Many sales managers (and entrepreneurs) believe that extroverts are the best personality types to be in a sales role when, in reality, it doesn’t matter. There are plenty of extroverts who aren’t really into sales, have a fear of rejection, or are clueless about how to sell your product, or ask the wrong questions and can’t guide a sales prospect down the sales funnel.
So what’s makes a good sales rep?
They keep a level head and don’t get self-conscious. Successful sales reps are very deliberate with their time – they need to be. Often if they’re not spending their time selling, they’re losing money.
Another important aspect of a good sales rep is that they understand your industry.
In order to source and close deals, successful sales reps need to be resourceful and find outside-of-the-box ways to source potential deals.
They also need to be persistent yet respectful. It’s important to know when it’s time to move on in a conversation with a potential sale. Selling is more about efficiency than trying to convince a prospect to buy your product.
And obviously, they need to be motivated by goals.
Stage 3: Find a good sales leader
At this point, your selling process should be fairly mature. Your results should be a lot more predictable, and you should have an effective sales funnel. Your goal should be to generate consistent growth. It’s not about exploration anymore—it’s about time you start focusing on sales execution.
So how do you find a good sales leader to take over for you so you can focus on higher level business or product development?

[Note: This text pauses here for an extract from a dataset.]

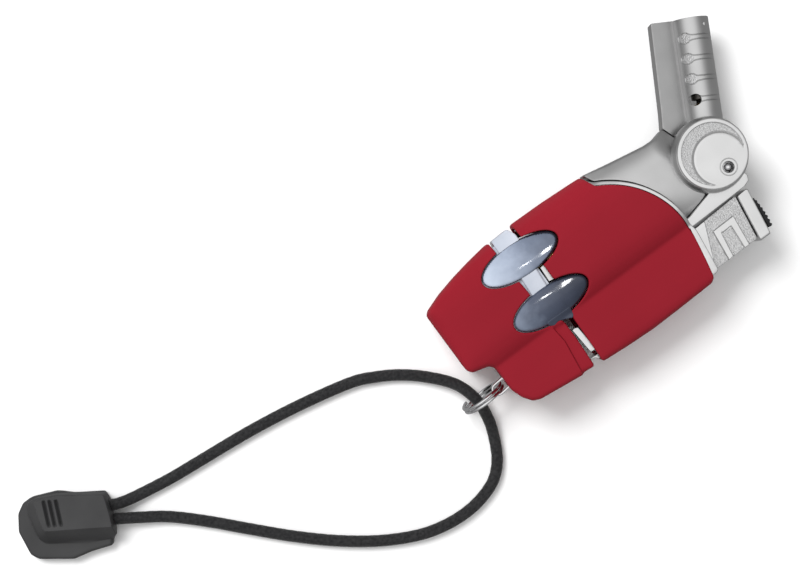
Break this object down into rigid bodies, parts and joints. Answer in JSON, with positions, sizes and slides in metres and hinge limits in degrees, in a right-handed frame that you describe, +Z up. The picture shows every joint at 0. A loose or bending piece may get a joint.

First, you should ask a potential sales leader how they would:
- Fine-tune the sales process you’ve developed
- Expand on the things you’ve developed and learned
- Grow and manage your sales team (and establish a sales hiring process)
- Set up quotas, train, and coach your reps
Ideally these people would have started out as junior sales reps in some previous company, and grew into a managerial role there. You want to look for someone who has experience overseeing the growth of a tiny sales team of three people and can successfully grow it to 10, 20 or 30 people.
Beware of the cost of a sales mis-hire
When a new sales person joins your team, you’re not only investing in their compensation. You’re also investing time and company resources to hire, onboard, and train them, all with the goal of increasing revenue.
If you hired the wrong person, you didn’t just lose the time and money it took you to get that person on board. You also have severance costs, the lost sales they hadn’t brought in, the reduced productivity of the rest of the team operating in damage control mode, and the opportunity cost of not hiring a better candidate.
How do you determine the quality of a sales employee?
Instead of talking about how-to’s let’s jump into an example question.
Instead of asking something like “One of the qualities we’re looking for is someone who can prospect, how do you feel about doing that? How are your prospecting skills?” You’re essentially giving them a giant cue card with clues as to what to say to make you happy. Instead, try framing the question in a way that both gives you an intrinsic answer to your question, but will also give you more context into how they are as a sales person.
“Where do you currently source potential clients from?” They might respond with a generic answer, so now you have the opportunity to dive a little deeper.
A great follow up question would be:
“Where did your most recent 10 accounts come from?”
“What was difficult about sourcing and closing those accounts?”
If a candidate asks you where you currently generate leads, don’t tell them right away about your marketing funnel you’ve designed (Don’t hide it form them, as they probably want to understand how much work they’d have to do on their end to source deals. But make sure you dig a little bit further into where they are mentally with sourcing deals).
A great response would be something like: “Great question, how do you get your leads now?” and “How would you like to generate leads?” Based on their answer, you’ll know how they feel about prospecting and you can better compare that to the job description you created.
A note: Not all sales jobs are made equal. If you have an incredible marketing funnel and are overwhelmed with the amount of deals to close, and inside sales rep is a great fit, where sourcing deals isn’t as big a priority as closing them.
Sales hiring is hard—but it’s worth it
Startup sales is tough. Nothing about it is easy. If you focus on the right things and hire the right people at the right time, you’re going to be able to see your startup go from sales exploration to sales execution and ultimately sales scale.